The FT revealed last month that the regulator has been interviewing bankers and borrowers about such loans and is considering whether to draw up a voluntary code of conduct for the space.
Last year $244bn of sustainability-linked loans were issued across Europe, compared with $319bn the previous year, amid a broader market downturn, according to data provider Dealogic. In 2020 there were $123bn of such loans issued.
While the FCA does not regulate the loan market directly, it checks that banks and directors act with integrity, and was asked by the Treasury at the end of last year to help the UK reach net zero emissions by 2050.
One problem identified in the letter to bankers is that punishments or rewards that bankers add to the cost of capital create little incentive for their clients to meet sustainability goals.
This is because penalties — typically less than a 20th of a percentage point for borrowers with high credit ratings, and a third of a percentage point for lower-rated loans — have not risen with interest rates.
Targets are also too easy to meet, according to the FCA. One company told the regulator that less than a third of 250 sustainability-linked loans it assessed last year were “fit for purpose”, with targets that were “not robust” in half of cases.

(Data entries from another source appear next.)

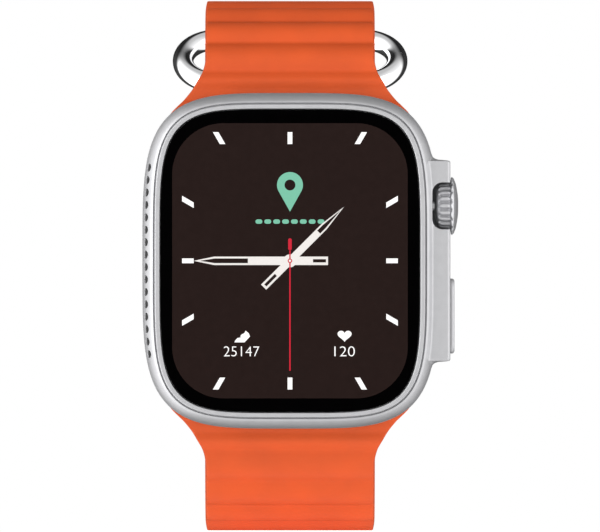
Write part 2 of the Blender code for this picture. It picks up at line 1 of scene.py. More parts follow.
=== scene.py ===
"""Looks for the sports watch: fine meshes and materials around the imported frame.

Plain numbers in the mesh functions are millimetres, as in the frame's own design; every mesh is scaled to
metres when it is made. The face looks along -Y, up is +Z and the crown is on +X.
"""

import math

import bmesh
import bpy
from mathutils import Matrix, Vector


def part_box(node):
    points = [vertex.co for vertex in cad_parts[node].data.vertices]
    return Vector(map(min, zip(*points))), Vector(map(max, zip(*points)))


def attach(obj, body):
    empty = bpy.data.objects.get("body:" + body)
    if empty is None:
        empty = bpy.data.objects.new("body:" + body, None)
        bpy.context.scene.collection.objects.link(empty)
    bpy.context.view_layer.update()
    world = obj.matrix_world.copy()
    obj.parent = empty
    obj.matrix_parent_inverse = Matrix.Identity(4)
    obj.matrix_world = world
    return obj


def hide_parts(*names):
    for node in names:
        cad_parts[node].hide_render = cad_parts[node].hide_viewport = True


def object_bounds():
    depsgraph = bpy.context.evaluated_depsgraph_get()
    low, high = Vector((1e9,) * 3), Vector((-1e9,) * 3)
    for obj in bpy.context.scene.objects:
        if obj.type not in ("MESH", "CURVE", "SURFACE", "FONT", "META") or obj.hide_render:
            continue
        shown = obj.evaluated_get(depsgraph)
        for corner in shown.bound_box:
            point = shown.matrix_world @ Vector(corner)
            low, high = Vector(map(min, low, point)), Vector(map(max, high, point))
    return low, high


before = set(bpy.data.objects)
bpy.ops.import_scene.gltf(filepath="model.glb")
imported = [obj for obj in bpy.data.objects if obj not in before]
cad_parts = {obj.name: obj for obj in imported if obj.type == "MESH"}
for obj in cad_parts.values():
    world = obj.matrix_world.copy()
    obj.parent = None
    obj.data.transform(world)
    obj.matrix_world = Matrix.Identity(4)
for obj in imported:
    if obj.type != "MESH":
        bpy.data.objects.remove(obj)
CAD_BOX = [list(corner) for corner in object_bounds()]
MM = 0.001
AXIS = 0.02  # a turned piece starts this close to its axis


def box_mm(node):
    low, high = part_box(node)
    return low / MM, high / MM


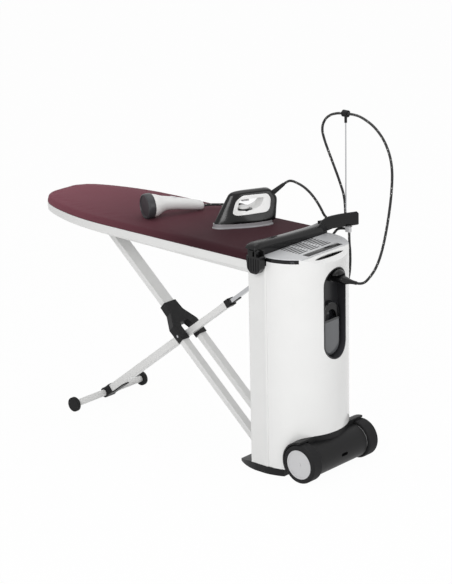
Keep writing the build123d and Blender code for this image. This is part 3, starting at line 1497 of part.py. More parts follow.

Bankers nonetheless have an incentive to do these deals as they count towards annual green financing targets, which is sometimes linked to executive pay, the FCA said.
Two of the biggest providers of sustainability-linked loans in the UK, HSBC and Barclays, have each committed to raise up to $1tn of sustainable finance and investment by 2030. Banks do not typically publish the terms of sustainability-linked loans.
Richard Gibbard, a lawyer on the banking team at the European law firm Fieldfisher, said an “inherent conflict of interest” prevents bankers from giving clients big discounts on debt as a reward for good behaviour.
“These deals are easy to do at the moment and they are not changing the world,” Gibbard added, describing the phenomenon as “ESG-washing”, in reference to the social and governance goals that complement environmental ones.